最近、力士の珍しい転職がありました。元幕下力士だった舛東欧(ますとうおう、35歳=元常盤山部屋所属)が、ハンガリー駐日大使館の職員に採用されたのです。10月から正式に働き始めたというニュースにはちょっと驚きました。
彼はハンガリー出身で、同国のレスリング大会で何度か優勝し、13歳からは相撲も始めました。2004年の世界ジュニア相撲選手権大会では、無差別級で日本の澤井(のちの大関豪栄道)に敗れたものの、2位という好成績を上げ、将来有望と期待されて相撲界に入りました。

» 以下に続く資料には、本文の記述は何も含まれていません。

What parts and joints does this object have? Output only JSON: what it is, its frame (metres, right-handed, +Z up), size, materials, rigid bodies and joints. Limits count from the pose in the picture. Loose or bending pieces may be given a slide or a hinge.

元関脇舛田山(ますだやま)が起こした千賀ノ浦(ちがのうら)部屋に入門し、2005年の1月場所が初土俵。三段目、幕下と歩を進めてきたものの、2011年にけがをして序ノ口まで陥落。その後、幕下8枚目と、あと一歩で十両というところまで番付を上げたこともあります。
別の力士の取材で千賀ノ浦部屋を訪れた時に初めて出会い、本場所の相撲も見てきましたが、腰高で先に攻め込まれることが多く、近年は、187㌢、168㌔の立派な体を生かし切れていませんでした。
現在の相撲界では、十両以上に昇進しなければ、「年寄名跡」という、相撲界に残る資格を得ることができず、指導者にはなれません。そのうえ、その資格を得るためには「日本人」でなければならないという規則があります。
外国籍である限り、どんなに実績を残そうが、優秀な能力を持とうが、相撲界に残り、後輩を育てていく道は閉ざされます。
そのため、十両まであがれなかった力士は、日本人でも再就職に苦労しますが、外国出身力士のそれは並大抵ではありません。
「日本で身につけたもの、経験を無駄にしたくなかった。日本とハンガリーのために何らかの形で役に立ちたかった」という実感こもった舛東欧の言葉は、すべての外国出身力士に共通するものでしょう。
勧誘するときは期待を持たせながら、いざ、その経験を活かしたい、尽力したいと思っても「お前は外国人だからダメ」という規則を設けているプロスポーツ組織は、世界のどこを見てもあまり聞きません。
世界に胸を張れないような閉鎖的な仕組みは、この際見直した方がいいんじゃないか。
舛東欧転職のニュースを喜びながらも、改めてそんなことを考えさせられます。